Review by Pamela Biery

When Jeannie Wood, CATS (Community Asian Theatre of the Sierra)  Executive Director, saw the documentary film “Manzanar, Diverted: When Water Becomes Dust”, she knew it was a perfect partner for CATS production of “Snow Falling on Cedars” at the Nevada Theatre.

Seeing both the” Snow Falling on Cedars” production, which is being performed through May 18, and “Manzanar, Diverted”, screening on May 26, offers a complementary and multidimensional perspective on several critical aspects of American history. Like bookends, we see the beginning exodus of tribes, incarceration, and where we are now with Manzanar in the Owens Valley.

The Play: Snow Falling on Cedars

The CATS production of Snow Falling on Cedars at the Nevada Theatre is playing through May 18, 2024.  This play is based on David Gutuerson’s best-selling novel, adapted and dirested by Kevin McKeon.

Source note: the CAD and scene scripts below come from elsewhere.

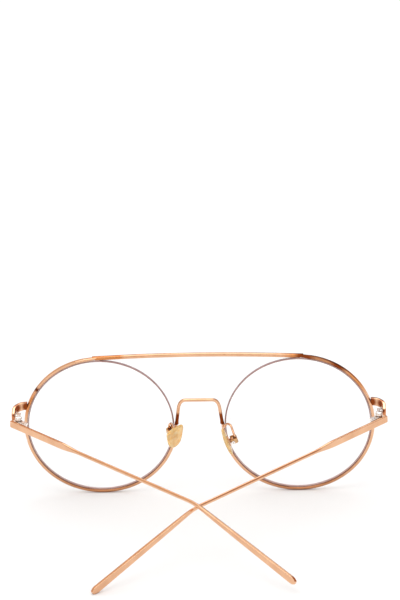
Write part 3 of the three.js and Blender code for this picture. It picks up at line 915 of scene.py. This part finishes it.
def hinge_screw_shape():
    head = (HINGE_HEAD_RADIUS, HINGE_HEAD_HEIGHT)
    tip, under = -HINGE_HEIGHT / 2, HINGE_HEIGHT / 2 + 0.05
    return slotted_screw(HINGE_SCREW_RADIUS, *head, tip, under, HINGE_SCREW_SLOT)


# Temples


def temple_line(along, fall_degrees):
    """How far back and down the temple's line is at a distance along it, and how steeply it falls there."""
    fall = math.radians(fall_degrees)
    bend_radius = EAR_BEND_LENGTH / math.radians(EAR_BEND_DEGREES)
    straight = min(along, TEMPLE_TO_BEND)
    turned = min(max(along - TEMPLE_TO_BEND, 0), EAR_BEND_LENGTH) / bend_radius
    past = max(along - TEMPLE_TO_BEND - EAR_BEND_LENGTH, 0)
    slope = fall + turned
    bend_back = bend_radius * (math.sin(slope) - math.sin(fall))
    bend_down = bend_radius * (math.cos(fall) - math.cos(slope))
    back = straight * math.cos(fall) + bend_back + past * math.cos(slope)
    down = straight * math.sin(fall) + bend_down + past * math.sin(slope)
    return back, down, slope


def super_section(half_thickness, half_height, power, count=32):
    """A section between an ellipse, at power 2, and a rectangle, at high powers."""
    points = []
    for i in range(count):
        angle = 2 * math.pi * (i + 0.5) / count
        x, y = math.cos(angle), math.sin(angle)
        points.append((
            math.copysign(abs(x) ** (2 / power) * half_thickness, x),
            math.copysign(abs(y) ** (2 / power) * half_height, y),
        ))
    return points


def temple_shape(fall_degrees):
    """Flat from the hinge, tapering to a round rod, bent for the ear and flattened again to a paddle."""
    length = TEMPLE_TO_BEND + EAR_BEND_LENGTH + TEMPLE_AFTER_BEND
    paddle_start = TEMPLE_TO_BEND + EAR_BEND_LENGTH / 2
    steps = 150
    stations = []
    for i in range(steps + 1):
        along = mix(-BLADE_AHEAD, length, i / steps)
        back, down, slope = temple_line(along, fall_degrees)
        to_rod = smoothstep(along, BLADE_END, BLADE_TAPER_END)
        to_paddle = max(along - paddle_start, 0) / (length - paddle_start)
        tip = math.sqrt(1 - 0.8 * smoothstep(along, length - PADDLE_TIP_LENGTH, length))
        height = mix(mix(BLADE_HEIGHT, ROD_DIAMETER, to_rod), PADDLE_HEIGHT, to_paddle) * tip
        thickness = mix(mix(BLADE_THICKNESS, ROD_DIAMETER, to_rod), PADDLE_THICKNESS, to_paddle)
        flatness = max(1 - to_rod, min(2 * to_paddle, 1))
        middle = Vector((BLADE_OFFSET, TEMPLE_Y - HINGE_Y - down, back))
        up = Vector((0, math.cos(slope), math.sin(slope)))
        section = super_section(thickness / 2, height / 2, mix(2, 7, flatness))
        stations.append((middle, Vector((1, 0, 0)), up, section))
    return bar_of(stations, 0.22)


# Nose pads


def pad_outline(steps=12):
    """A shield, broad near the top, as one closed run of points."""
    half = PAD_WIDTH / 2
    top = PAD_LENGTH * 0.42
    bottom = top - PAD_LENGTH
    widest = top * 0.45
    curves = (
        ((0, bottom), (half * 0.7, bottom), (half * 0.86, bottom * 0.5), (half, widest)),
        ((half, widest), (half, top * 0.95), (half * 0.8, top), (0, top)),
    )
    points = []
    for a, b, c, d in curves:
        for i in range(steps):
            t = i / steps
            weights = ((1 - t) ** 3, 3 * t * (1 - t) ** 2, 3 * t * t * (1 - t), t**3)
            points.append(tuple(sum(w * p[k] for w, p in zip(weights, (a, b, c, d))) for k in (0, 1)))
    points.append((0, top))
    mirrored = [(-x, y) for x, y in reversed(points[1:-1])]
    return [*points, *mirrored]


def nose_pad_shape():
    """A cushion on the shield outline: domed towards the nose and flatter behind, and slightly bowed."""
    outline = pad_outline()
    half = PAD_THICKNESS / 2
    rings = []
    steps = 18
    for i in range(steps + 1):
        angle = math.radians(mix(-90, 90, i / steps))
        inset = max(math.cos(angle), 0) ** 0.42
        height = math.sin(angle)
        height = height * half if height > 0 else height * half * 0.9
        scale = max(inset, 0.02)
        bow = 0.25 * (1 - scale**2)
        drop = 0.3 * (1 - scale)
        level = PAD_STANDOFF + height - bow * 0.4
        rings.append([(x * scale, y * scale - drop, level) for x, y in outline])
    return Shape().skin(rings)


def pad_core_shape():
    """The metal core behind the pad: a plate with round ends, and a tab whose eye takes the screw."""
    top = PAD_STANDOFF - PAD_THICKNESS / 2 - 0.02
    upper = arc(0, PAD_CORE_REACH, PAD_CORE_RADIUS, 0, 180, 12)
    lower = arc(0, -PAD_CORE_REACH, PAD_CORE_RADIUS, 180, 360, 12)
    core = plate([[*upper, *lower]], PAD_CORE_THICKNESS, 0.1)
    core.moved(Matrix.Translation((0, 0, top - PAD_CORE_THICKNESS / 2)))
    ring = arc(0, 0, PAD_TAB_RADIUS, 135, 405, 24)
    stem = [*ring, (PAD_TAB_NECK, top - 0.1), (-PAD_TAB_NECK, top - 0.1)]
    eye = circle(PAD_TAB_EYE_RADIUS, 16)
    tab = plate([stem, eye], PAD_TAB_THICKNESS, 0.1)
    # The tab is drawn across the screw, with its second axis towards the nose.
    across = Matrix(((0, 0, 1, 0), (1, 0, 0, 0), (0, 1, 0, 0), (0, 0, 0, 1)))
    return core.add(tab.moved(across))


def pad_box_shape():
    """The box on the arm's end: a U of sheet with two cheeks that the screw crosses."""
    w, c = PAD_BOX_HALF_WIDTH, PAD_BOX_CHEEK
    back, front, floor = PAD_BOX_BACK, PAD_BOX_FRONT, PAD_BOX_BACK + PAD_BOX_WALL
    outline = [
        (-w, front), (-w, back + 0.5), (-w + 0.2, back + 0.15), (-w + 0.5, back),
        (w - 0.5, back), (w - 0.2, back + 0.15), (w, back + 0.5), (w, front),
        (w - c, front), (w - c, floor), (-w + c, floor), (-w + c, front),
    ]
    return plate([outline], 2 * PAD_BOX_HALF_HEIGHT, 0.12).moved(LAID_FLAT)


def pad_screw_shape():
    head = (PAD_SCREW_HEAD_RADIUS, PAD_SCREW_HEAD_HEIGHT)
    tip, under = -PAD_BOX_HALF_WIDTH - 0.05, PAD_BOX_HALF_WIDTH + 0.02
    return slotted_screw(PAD_SCREW_RADIUS, *head, tip, under, PAD_SCREW_SLOT).moved(turn(-90, "Z"))


def pad_arm_shape(side, sign, place):
    """A wire from the rim's back, up and over in a loop, and down onto the top of the pad's box."""
    mirror = Matrix.Scale(-1, 4, (1, 0, 0)) if sign < 0 else Matrix.Identity(4)
    route = [mirror @ Vector(point) for point in PADS[side]["route"]]
    for gap in PADS[side]["over_box"]:
        route.append(place @ Vector((0, PAD_BOX_HALF_HEIGHT + gap - 0.05, PAD_BOX_BACK + PAD_BOX_WALL)))

    def radius_at(share):
        return PAD_ARM_RADIUS * (1 + 0.3 * (1 - smoothstep(share, 0, 0.1)))

    return wire(catmull_rom(route, 8), radius_at, sides=16, soften=0.12)


# Assembly


def build_front():
    make_piece("straight_brow_bar", brow_bar_shape(), FACE, [BAR_GOLD], "front", ["brow_bar"])
    make_piece("nose_bridge", bridge_shape(), FACE, [BRIDGE_GOLD], "front", ["bridge_wire"])
    for side, sign in SIDES:
        mirror = sign < 0

        def front_piece(name, shape, materials, node, matrix=FACE):
            make_piece(f"{side}_{name}", shape, matrix, materials, "front", [f"{node}_{side}"], mirror)

        front_piece("lens", lens_shape(), [LENS_CLEAR, LENS_EDGE_WITH_PAINTED_SHADE], "lens")
        front_piece("rim", rim_shape(), [RIM_GOLD[side]], "rim")
        front_piece("lens_cord", lens_cord_shape(), [NYLON], "lens_cord")
        front_piece("end_piece", end_piece_shape(), [END_PIECE_GOLD[side]], "end_piece")
        hinge = hinge_matrix(side, sign, False)
        leaf = hinge_leaf_shape(-1, FRONT_SPANS)
        front_piece("hinge_front_leaf", leaf, [BRIGHT_STEEL], "hinge_front_leaf", hinge)
        front_piece("hinge_screw", hinge_screw_shape(), [BRIGHT_STEEL], "hinge_screw", hinge)


def build_temples():
    for side, sign in SIDES:
        matrix = hinge_matrix(side, sign, True)
        body = f"temple_{side}"
        mirror = sign < 0
        leaf = hinge_leaf_shape(1, TEMPLE_SPANS)
        temple = temple_shape(TEMPLE_FALL_DEGREES[side])

        def temple_piece(name, shape, material):
            make_piece(f"{side}_{name}", shape, matrix, [material], body, [f"{name}_{side}"], mirror)

        temple_piece("temple", temple, ROSE_GOLD)
        temple_piece("hinge_temple_leaf", leaf, BRIGHT_STEEL)


def build_pads():
    for side, sign in SIDES:
        place = pad_place(side, sign)
        matrix = FACE @ place
        body = f"pad_{side}"
        mirror = sign < 0

        def pad_piece(name, shape, material, rides_on):
            nodes = [f"{name}_{side}"]
            make_piece(f"{side}_{name}", shape, matrix, [material], rides_on, nodes, mirror)

        pad_piece("nose_pad", nose_pad_shape(), SILICONE, body)
        pad_piece("pad_core", pad_core_shape(), ROSE_GOLD, body)
        # The box's darker plating is painted shade.
        pad_piece("pad_box", pad_box_shape(), BOX_GOLD_PAINTED_SHADE, "front")
        pad_piece("pad_screw", pad_screw_shape(), BRIGHT_STEEL, "front")
        arm = pad_arm_shape(side, sign, place)
        make_piece(f"{side}_pad_arm", arm, FACE, [ROSE_GOLD], "front", [f"pad_arm_{side}"])


# Studio


def make_camera():
    yaw, pitch, roll = (math.radians(a) for a in (CAMERA_YAW, CAMERA_PITCH, CAMERA_ROLL))
    ahead = Vector((math.sin(yaw) * math.cos(pitch), math.cos(yaw) * math.cos(pitch), -math.sin(pitch)))
    level = Vector((math.cos(yaw), -math.sin(yaw), 0))
    down = ahead.cross(level)
    right = level * math.cos(roll) + down * math.sin(roll)
    up = level * math.sin(roll) - down * math.cos(roll)
    data = bpy.data.cameras.new("camera")
    data.lens = CAMERA_LENS
    data.sensor_width = CAMERA_SENSOR
    data.clip_end = 100
    camera = bpy.data.objects.new("camera", data)
    bpy.context.scene.collection.objects.link(camera)
    axes = Matrix((right, up, -ahead)).transposed().to_4x4()
    camera.matrix_world = Matrix.Translation((Vector(CAMERA_TARGET) - ahead * CAMERA_DISTANCE) * MM) @ axes
    bpy.context.scene.camera = camera


def make_floor():
    size = 6.0
    mesh = bpy.data.meshes.new("floor")
    corners = [(-size, -size, 0), (size, -size, 0), (size, size, 0), (-size, size, 0)]
    mesh.from_pydata(corners, [], [(0, 1, 2, 3)])
    floor = bpy.data.objects.new("floor", mesh)
    material, tree, shader = new_material("pale_floor")
    shader.inputs["Base Color"].default_value = (0.93, 0.93, 0.93, 1)
    shader.inputs["Roughness"].default_value = 0.7
    mesh.materials.append(material)
    bpy.context.scene.collection.objects.link(floor)


# Cards in the dome for the metal to mirror: the bearing and height that each reaches from and to,
# how soft its edges are, all in degrees, and its colour
CARDS = (
    (-120, -18, 4, 62, 8, (0.82, 0.66, 0.52)),
    (-74, -42, 0, 13, 3, (0.12, 0.04, 0.015)),
    (-12, -4, 28, 42, 1.5, (0.60, 0.28, 0.13)),
    (42, 112, 12, 64, 8, (0.42, 0.20, 0.10)),
    (1.5, 44, 7, 43, 3, (0.17, 0.055, 0.02)),
    (-16, 16, 46, 57, 3, (3.2, 3.2, 3.2)),
)


def make_lights():
    """A pale dome with the cards in it, and a broad soft lamp from above."""
    world = bpy.data.worlds.new("studio")
    world.use_nodes = True
    bpy.context.scene.world = world
    tree = world.node_tree
    parts = add_node(tree, "SeparateXYZ", Vector=add_node(tree, "TexCoord").outputs["Generated"]).outputs
    bearing = math_of(tree, "DEGREES", math_of(tree, "ARCTAN2", parts["X"], parts["Y"]))
    height = math_of(tree, "DEGREES", math_of(tree, "ARCSINE", parts["Z"]))
    light = (1, 1, 1, 1)
    for left, right, bottom, top, soft, colour in CARDS:
        across = between(tree, bearing, left, right, soft)
        cover = math_of(tree, "MULTIPLY", across, between(tree, height, bottom, top, soft))
        light = add_node(tree, "MixRGB", Fac=cover, Color1=light, Color2=(*colour, 1)).outputs["Color"]
    rays = add_node(tree, "LightPath").outputs
    plain = math_of(tree, "MAXIMUM", rays["Is Camera Ray"], rays["Is Diffuse Ray"])
    shown = add_node(tree, "MixRGB", Fac=plain, Color1=light, Color2=(1, 1, 1, 1)).outputs["Color"]
    tree.links.new(shown, tree.nodes["Background"].inputs["Color"])
    lamp = bpy.data.lights.new("soft_lamp", "SUN")
    lamp.energy = LAMP_ENERGY
    lamp.angle = math.radians(40)
    holder = bpy.data.objects.new("soft_lamp", lamp)
    holder.rotation_euler = (math.radians(24), math.radians(-10), 0)
    bpy.context.scene.collection.objects.link(holder)


bpy.context.scene.view_settings.view_transform = "Standard"
make_camera()
make_floor()
make_lights()
build_front()
build_temples()
build_pads()
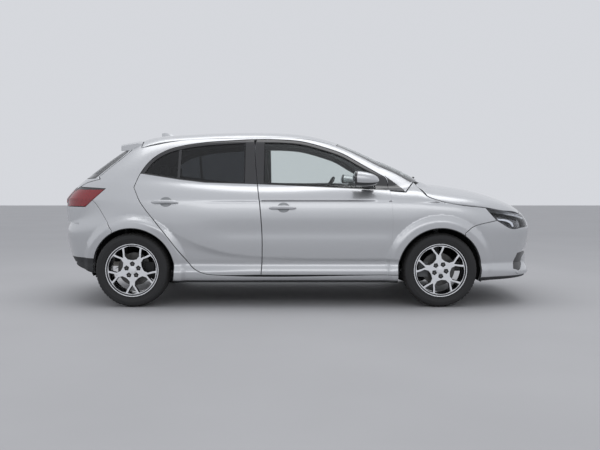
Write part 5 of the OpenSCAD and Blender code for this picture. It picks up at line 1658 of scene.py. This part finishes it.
# ---- CAD nodes that are kept -------------------------------------------------------------
chassis = material("chassis_black", (0.02, 0.02, 0.021), 0.5, 0.3)
grain(chassis, 200, 0.35, 0.0006)
steel = material("exhaust_steel", (0.42, 0.40, 0.37), 0.45, 0.95)
vary(steel, (0.36, 0.34, 0.31), (0.50, 0.48, 0.45), 9)
tank_plastic = material("tank_plastic", (0.018, 0.018, 0.019), 0.7)
grain(tank_plastic, 180, 0.4, 0.0008)
for name, mat in (("floor_pan", carpet), ("wheel_housings", liner), ("engine", cast),
                  ("knuckle_left", cast), ("knuckle_right", cast), ("front_subframe", chassis),
                  ("rear_axle_beam", chassis), ("exhaust", steel), ("fuel_tank", tank_plastic)):
    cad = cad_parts[name].data
    cad.materials.clear()
    cad.materials.append(mat)
    cad.polygons.foreach_set("material_index", np.zeros(len(cad.polygons), np.int32))

# ---- Stage --------------------------------------------------------------------------------
scene = bpy.context.scene
scene.view_settings.view_transform = "Standard"
floor_paint = material("studio_floor", (0.47, 0.47, 0.48), 0.7)
vary(floor_paint, (0.46, 0.46, 0.47), (0.48, 0.48, 0.49), 0.8)
bpy.ops.mesh.primitive_plane_add(size=60, location=(0, 0, 0))
floor = bpy.context.object
floor.name = "studio_floor"
floor.data.materials.append(floor_paint)
world = bpy.data.worlds.new("studio")
scene.world = world
world.use_nodes = True
world.node_tree.nodes["Background"].inputs["Color"].default_value = (0.93, 0.95, 1.0, 1)
world.node_tree.nodes["Background"].inputs["Strength"].default_value = 0.72


def lamp(name, place, target, size, watts):
    """An area light; lengths here are metres."""
    data = bpy.data.lights.new(name, "AREA")
    data.shape, data.size, data.size_y, data.energy = "RECTANGLE", size[0], size[1], watts
    obj = bpy.data.objects.new(name, data)
    obj.location = place
    obj.rotation_euler = (Vector(target) - Vector(place)).to_track_quat("-Z", "Y").to_euler()
    scene.collection.objects.link(obj)


lamp("overhead", (0, 0, 5.0), (0, 0, 0), (7, 3.0), 90)
lamp("near_side", (0.5, -6.5, 3.4), (0, 0, 0.7), (8, 1.6), 42)

camera_data = bpy.data.cameras.new("camera")
camera_data.lens, camera_data.sensor_width = 44.46, 36
camera = bpy.data.objects.new("camera", camera_data)
camera.location = (0.0165, -7.0, 1.02)
camera.rotation_euler = (math.radians(86.91), 0, 0)
scene.collection.objects.link(camera)
scene.camera = camera
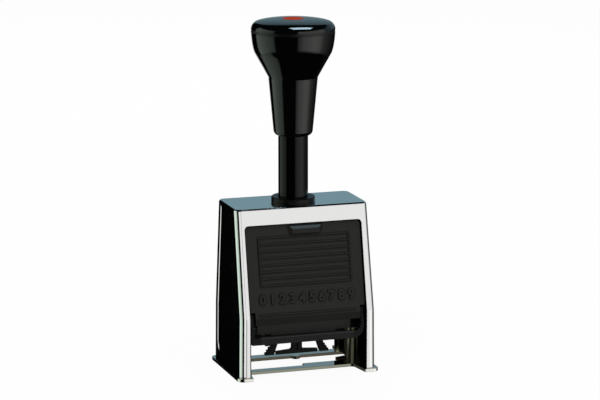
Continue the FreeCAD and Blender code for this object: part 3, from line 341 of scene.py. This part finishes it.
def chrome_finish(name, tint, smooth, wave, inside=None, edge=None, foot_edge_highlight=None):
    """Bright plating: near mirror, with faint wiping marks and a slight wave of the sheet.

    The faces that look into the machine and those that face down are painted dull, as painted
    shade. A plate's cut edges are dull, and brighter at its feet as a painted reflection.
    """
    smear_size = 9 * mm
    smear_limit = 0.56
    smear_roughness = 0.012
    smear_share = 0.97
    wiping_size = 0.5 * mm
    wiping_stretch = (1.0, 1.0, 0.12)
    wiping_roughness = 0.02
    ripple_size = 14 * mm
    ripple_depth = 0.2 * mm
    cut_roughness = 0.08
    inside_roughness = 0.2

    def inputs(graph):
        smears = graph.noise(smear_size, 3.0)
        wiping = graph.noise(wiping_size, 4.0, 0.6, wiping_stretch)
        smeared = smears.above(smear_limit) * smear_roughness
        roughness = smooth + smeared + wiping * wiping_roughness
        ripple = graph.noise(ripple_size, 1.0)
        shade = graph.mix(smears, colour(*tint), shaded(tint, smear_share))
        inward, level, under = graph.facings()
        # Cut edges are dull; their brighter colour at the plate's feet is a painted reflection.
        if edge:
            cut = graph.mix(graph.beyond(*plate_feet), colour(*edge), colour(*foot_edge_highlight))
            shade = graph.mix(1 - level, shade, cut)
            roughness = roughness + (1 - level) * cut_roughness
        # Painted shade on the faces that look into the machine and on those that face down.
        if inside:
            painted_inner_shade = inward * (1 - level) + under
            shade = graph.mix(painted_inner_shade, shade, colour(*inside))
            roughness = roughness + painted_inner_shade * inside_roughness
        return {"Base Color": shade, "Metallic": 1.0, "Roughness": roughness,
                "Normal": graph.bump(ripple, wave, ripple_depth, pressed_edge)}
    return finish(name, inputs)


def steel_finish(name, tint, rough, grain):
    """Bare steel with drawn grain and darker patches of oil."""
    grain_size = 0.35 * mm
    grain_roughness = 0.16
    grain_depth = 0.05 * mm
    oil_size = 6 * mm
    oil_share = 0.72

    def inputs(graph):
        drawn = graph.noise(grain_size, 5.0, 0.6, grain)
        oil = graph.noise(oil_size, 3.0)
        shade = graph.mix(oil, shaded(tint, oil_share), colour(*tint))
        return {"Base Color": shade, "Metallic": 1.0,
                "Roughness": rough + drawn * grain_roughness,
                "Normal": graph.bump(drawn, 0.12, grain_depth)}
    return finish(name, inputs)


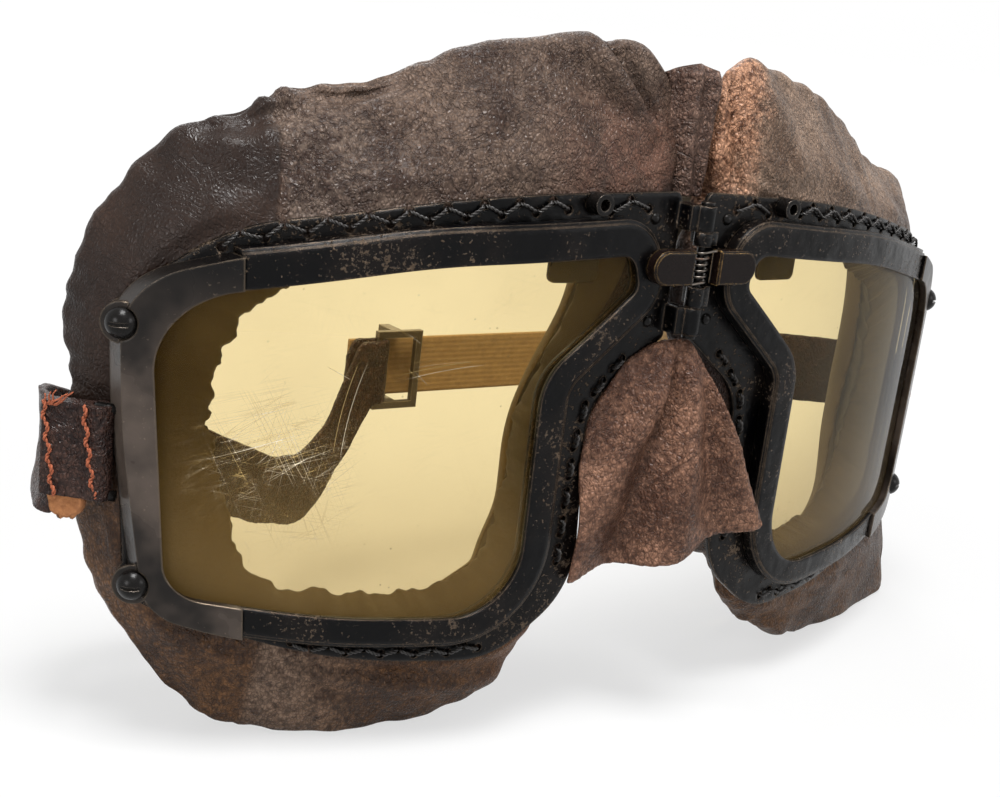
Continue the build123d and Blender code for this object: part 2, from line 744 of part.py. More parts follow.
def make_buckle():
    """A frame with a round bar for the leather, and two posts that hold the keeper behind the elastic."""
    inner_side = buckle_x - buckle_width + buckle_bar / 2
    half = buckle_thick / 2
    height = buckle_top - buckle_bottom
    body = slab(
        inner_side - buckle_bar, buckle_x + buckle_bar / 2, buckle_y - half, buckle_y + half,
        buckle_bottom, buckle_top,
    )
    body -= slab(
        inner_side, buckle_x + buckle_bar, buckle_y - buckle_thick, buckle_y + buckle_thick,
        buckle_bottom + buckle_bar, buckle_top - buckle_bar,
    )
    body += Pos(buckle_x, buckle_y, (buckle_top + buckle_bottom) / 2) * Cylinder(half, height - buckle_bar)
    back = elastic_front + elastic_thick + elastic_gap + tooth_height + keeper_thick
    for low in (buckle_bottom, buckle_top - buckle_bar):
        body += slab(
            keeper_x - keeper_width / 2, keeper_x + keeper_width / 2, buckle_y, back, low, low + buckle_bar
        )
    return body


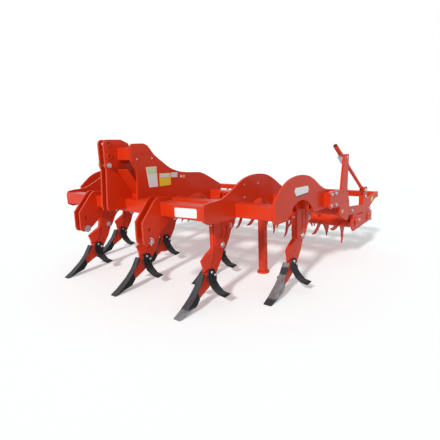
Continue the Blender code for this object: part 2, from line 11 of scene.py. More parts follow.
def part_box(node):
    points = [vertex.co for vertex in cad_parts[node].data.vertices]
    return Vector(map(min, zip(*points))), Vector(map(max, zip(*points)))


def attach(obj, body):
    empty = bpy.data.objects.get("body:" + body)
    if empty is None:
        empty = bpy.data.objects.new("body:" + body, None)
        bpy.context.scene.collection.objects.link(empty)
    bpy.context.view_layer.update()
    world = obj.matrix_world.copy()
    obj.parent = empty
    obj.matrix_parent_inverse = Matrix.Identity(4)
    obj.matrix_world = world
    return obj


bl_info = {
    "name": "Subsoiler finish",
    "version": (1, 0, 0),
    "blender": (4, 5, 0),
    "location": "3D View > Sidebar > Subsoiler",
    "description": "Paints and dresses the frame of a seven-tine subsoiler",
    "category": "Object",
}

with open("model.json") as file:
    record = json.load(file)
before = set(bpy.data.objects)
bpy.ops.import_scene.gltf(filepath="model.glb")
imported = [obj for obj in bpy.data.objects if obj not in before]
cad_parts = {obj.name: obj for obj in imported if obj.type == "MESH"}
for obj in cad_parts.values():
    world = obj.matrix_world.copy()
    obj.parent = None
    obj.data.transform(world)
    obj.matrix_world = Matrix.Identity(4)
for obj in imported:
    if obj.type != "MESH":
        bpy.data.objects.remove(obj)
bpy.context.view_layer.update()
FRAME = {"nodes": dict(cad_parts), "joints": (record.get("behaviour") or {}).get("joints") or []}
NODES = FRAME["nodes"]
JOINTS = {joint["name"]: joint for joint in FRAME["joints"]}
SIDES = (("left", 1), ("right", -1))

# Where the frame puts things, in metres
FRONT_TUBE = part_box("front_tube")
MIDDLE_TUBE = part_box("middle_tube")
REAR_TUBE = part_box("rear_tube")
CROSS_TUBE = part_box("top_cross_tube")
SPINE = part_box("spine_plate_left")
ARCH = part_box("arch_plate_left")
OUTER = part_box("outer_plate_left")
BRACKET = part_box("roller_bracket_left")
SIDE_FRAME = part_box("roller_side_left")
PIVOT = Vector(JOINTS["roller_lift"]["pos_m"])
TRUNNION = Vector(JOINTS["adjuster_left_tilt"]["pos_m"])
ROTORS = [Vector(JOINTS[name]["pos_m"]) for name in ("front_rotor_spin", "rear_rotor_spin")]
STRUT_WAY = Vector(JOINTS["adjuster_left_slide"]["axis"])
POINTS = [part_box("chisel_point_%d" % (i + 1)) for i in range(7)]
TIPS = [Vector((high.x, (low.y + high.y) / 2, 0)) for low, high in POINTS]
TIP_X = max(tip.x for tip in TIPS)              # the front tines' tips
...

McKeon previously directed here in 2010, at which time it won many accolades. He returned to Nevada City from Seattle to mount this performance. Clever and simple staging makes this story work. Local actors provide strong character representation as the story moves along a Post WWII reckoning of race, war wounds and a divided society in need of healing.

The Film: Manzanar, Diverted: When Water Becomes Dust

Documentary filmmaker Ann Kaneko’s connection to Manzanar is multi-generational. It is a place that family members just described as she was growing up in Los Angeles. Returning to Manzanar, she comes to understand the tribes that were removed from this land before the Japanese were turned here during World War II. Behind the story, moving the puppets across the high Sierra desert, is the Los Angeles power and water district. This thoughtful film shows a history as well as protections being put in place for future conservation.

The Book: Buddha in the Attic

Lastly, for those wanting to dig a little deeper and do some further learning through reading, take a look at Julie Otsuka’s book, “Buddha in the Attic.” This national bestseller and winner of the Pen/Faulkner Book Award provides a consciousness flow of Japanese women immigrants to San Francisco in the 1800’s through their Americanization and then, with the onset of the war, on to Manzanar. Rather than the usual storyline, the author gives us a raft of individual examples that taken together present a picture that is more complete than what we may have gotten from a traditional storyline.

Know & Go

Get tickets to “Snow Falling on Cedars” through May 18 at NevadaTheatre.com.

Tickets online and available at the door to “Manzanar, Diverted: When Water Becomes Dust” screening on May 26 at 7 PM The Onyx Downtown at the Nevada Theatre 401 Broad Street, Nevada City. Tickets at theonyxtheatre.com. The filmmaker will provide a virtual Q&A immediately filling this film. This screening is a community fundraiser for CATS, as is the play.

“Buddha in the Attic” by Julie Otsuka is available at local booksellers and on Amazon.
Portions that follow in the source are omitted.